Vince spent more than 50 years as an editor at The Daily Advertiser. Half a century. No one stays that long at one place, save for marriage, without loving it, and he passed on that love to hundreds of writers he mentored. Along the way he was nominated for a Pulitzer Prize, and earned master’s and doctoral degrees at the university now called UL Lafayette, where he also taught for 20 years. His 1978 dissertation was titled, “Creating Conscience through Black Humor: A Study of Kurt Vonnegut’s Novels.” In the ’70s Vonnegut resembled Marino.

Vince was born in New York. His parents were Sicilian immigrants. Shoemakers no less. But the Marino family moved to Franklin when he was 4 years old, and the faint accent that stayed with him was a little Old World and a little Bayou Country.

His sphere was wide, and the writers he encouraged to pursue the story and settle for nothing less, to value accuracy, to love and respect the power of language, they’re sprinkled about, better for his tutelage.

Yet Vince’s geographical sphere, like his physique, was diminutive.
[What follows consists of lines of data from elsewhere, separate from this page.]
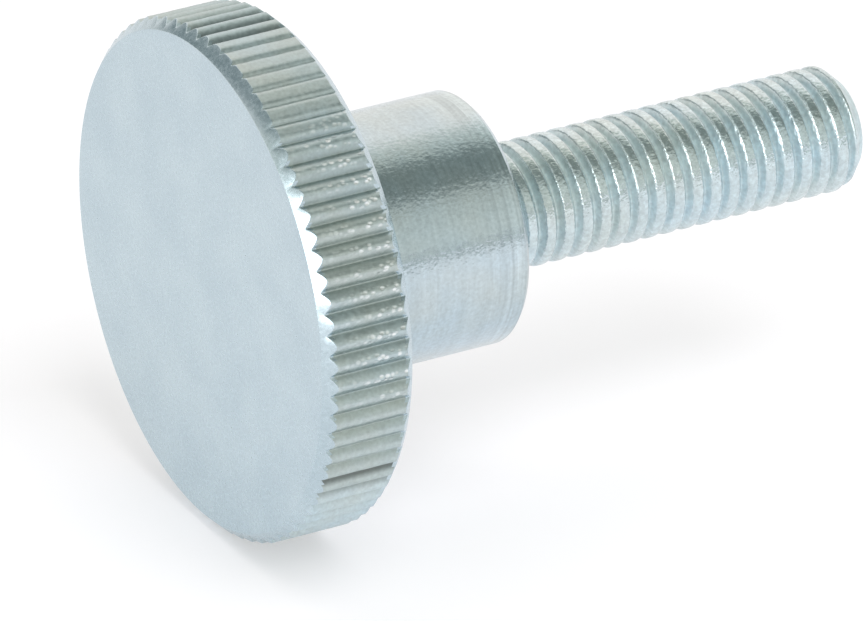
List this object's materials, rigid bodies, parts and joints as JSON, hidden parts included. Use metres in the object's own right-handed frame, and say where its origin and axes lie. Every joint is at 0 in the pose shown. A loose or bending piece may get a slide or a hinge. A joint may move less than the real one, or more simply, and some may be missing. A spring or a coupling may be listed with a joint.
{
  "type": "knurled thumb screw",
  "caption": "High-form thumb screw turned from one bar: a round, straight-knurled head to grip, a plain collar whose end is the seat, and a threaded shank with a chamfered tip.",
  "frame": {"origin": "centre of the flat face of the head, on which the screw stands", "axes": "+Z along the screw's axis, from the head to the tip of the shank"},
  "size_m": [0.0202, 0.0202, 0.0277],
  "materials": {
    "zinc_plated_steel": "turned steel with bright blue zinc plating, satin"
  },
  "bodies": {
    "root": {"thumb_screw": "zinc_plated_steel"}
  },
  "joints": []
}
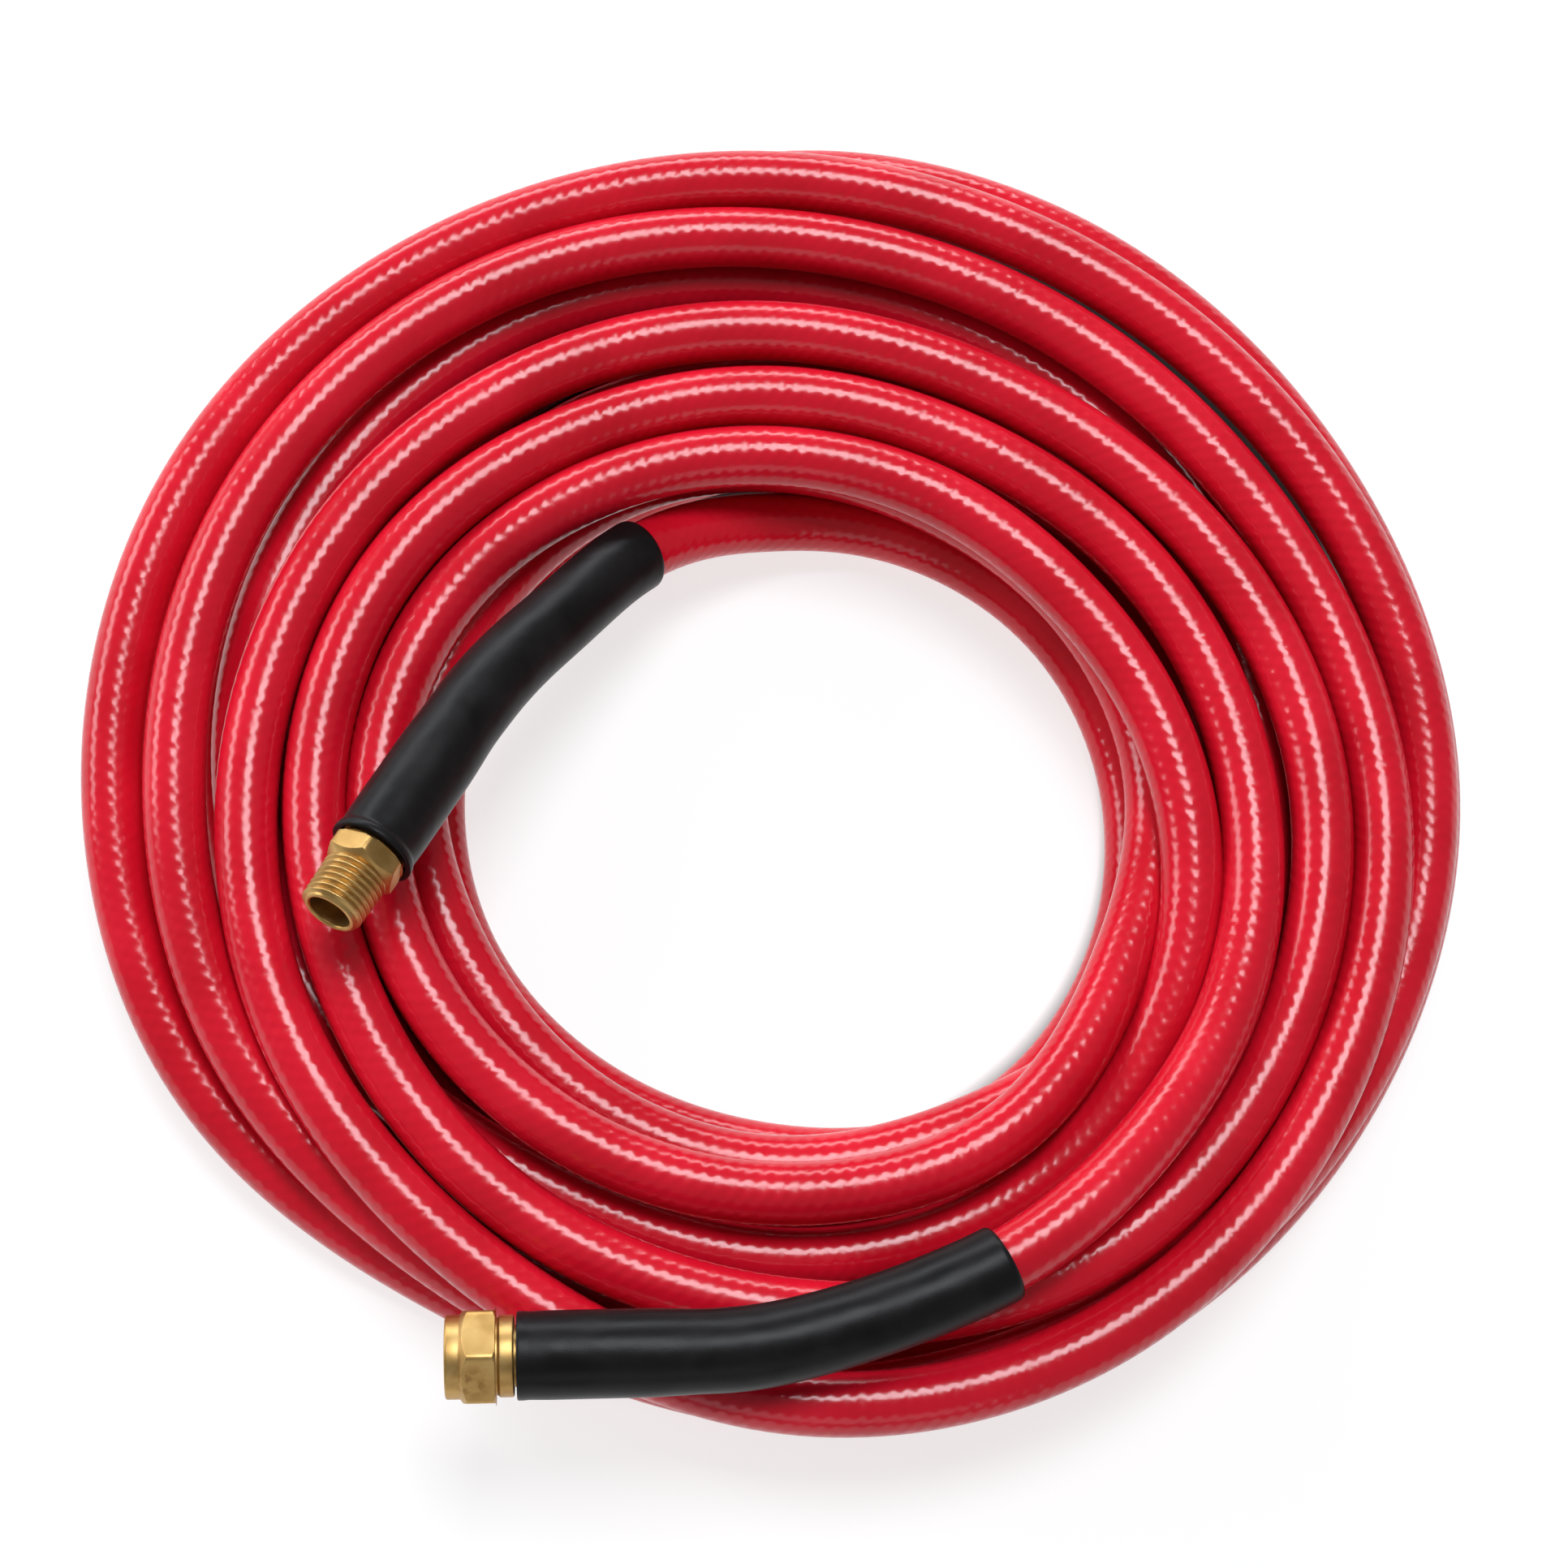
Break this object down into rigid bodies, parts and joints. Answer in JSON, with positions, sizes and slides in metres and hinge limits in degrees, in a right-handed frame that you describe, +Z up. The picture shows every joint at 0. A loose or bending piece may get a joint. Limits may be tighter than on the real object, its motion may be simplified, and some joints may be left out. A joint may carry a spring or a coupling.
{
  "type": "coiled air hose",
  "caption": "Flexible reinforced air hose wound into a flat coil, with a male taper thread fitting, a swivel nut fitting and rubber bend sleeves.",
  "frame": {"origin": "on the surface that the coil lies on, under the middle of the coil", "axes": "+Z up, square to the coil; X along the coil's longer side, so that the swivel nut points towards -X"},
  "size_m": [0.2956, 0.2846, 0.0676],
  "materials": {
    "red_vinyl": "glossy, with the braid showing through as a fine relief",
    "black_rubber": "satin",
    "brass": "turned, lightly tarnished",
    "cream_braid": "woven polyester",
    "grey_liner": "smooth extruded"
  },
  "bodies": {
    "hose": {"hose_coil": "red_vinyl", "hose_tail_male": "red_vinyl", "hose_tail_female": "red_vinyl", "hose_liner_male": "grey_liner", "hose_braid_male": "cream_braid", "hose_cover_male": "red_vinyl", "ferrule_male": "brass", "bend_sleeve_male": "black_rubber", "male_stem": "brass", "hose_liner_female": "grey_liner", "hose_braid_female": "cream_braid", "hose_cover_female": "red_vinyl", "ferrule_female": "brass", "bend_sleeve_female": "black_rubber", "female_tailpiece": "brass", "retaining_ring": "brass"},
    "nut": {"swivel_nut": "brass"}
  },
  "joints": [
    {"name": "nut_swivel", "type": "hinge", "parent": "hose", "child": "nut", "pos_m": [-0.0523, -0.1259, 0.0505], "axis": [-0.9996, -0.028, 0], "continuous": true}
  ]
}
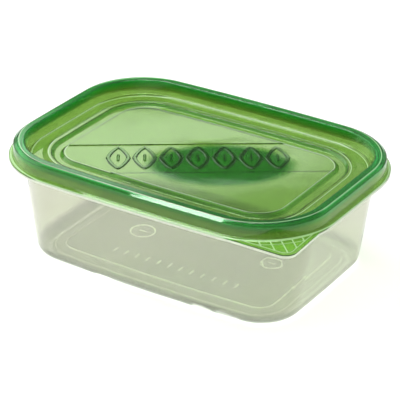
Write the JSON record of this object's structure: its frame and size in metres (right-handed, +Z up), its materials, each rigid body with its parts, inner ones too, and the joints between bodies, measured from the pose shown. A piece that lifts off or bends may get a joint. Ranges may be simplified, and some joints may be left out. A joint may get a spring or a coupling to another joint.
{
  "type": "empty lidded food container",
  "caption": "Empty thin-walled food tub with tapered walls and a translucent green snap lid that has a stacking recess and a pull tab at one corner.",
  "frame": {"origin": "middle of the standing plane, under the middle of the rim", "axes": "+X along the container's length, +Z up out of the lid; the pull tab is at the +X -Y corner"},
  "size_m": [0.18, 0.1306, 0.0611],
  "materials": {
    "tub_plastic": "clear, slightly hazy moulded polypropylene",
    "lid_plastic": "translucent green formed polypropylene"
  },
  "bodies": {
    "root": {"tub": "tub_plastic", "lid": "lid_plastic"}
  },
  "joints": []
}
Five-seven, 135 wet to the skin and standing on his toes. And he spent the majority of his life right here in Lafayette, though few who met him on the street would have guessed it. There was something exotic about Vince in this land of 10-ounce beers, which he praised; they stay cold to the last drop. But he preferred whiskey. Doc could talk boudin and Baudelaire with equal aplomb. He was dapper but never foppish. His neatly trimmed mustache was a man’s mustache.

Vince was too scrawny to enlist during World War II. Instead, he was drafted into the Army’s communications division, the Signal Corps. He served in the European theatre. The G.I. Bill helped him get his first college degree in journalism at LSU. He returned to Lafayette and landed a job at The Advertiser, where he would remain until 2001. Even today, as this article is written, his name appears with other members of the editorial board on the Op-Ed page.

Editor Emeritus.

He trained reporters to be aggressive, to be unflinching, but most of all to be fair — to write with facts that never bury the story, and to write with flair that never suffocates the facts. And for the columnists judged both on choice of word and substance of argument, he bestowed with sleight of hand two gifts: the love of a phrase that surprises and delights, and an aversion to cliché.

Vince is survived by his wife, Geraldine, four sons, seven grandchildren, two great grandchildren.

It’s hard to write a tribute to Vincent Marino. It cannot surmount the impossibly high outcrop of standards he raised for himself and for his writers.

El Capitan.

Clambering for phrases to describe him, one may grasp at “one of a kind” or “one in a million.”

But don’t pretend that grip will hold.

Doc would’ve clicked his tongue at those clichés and run a red mark straight through them.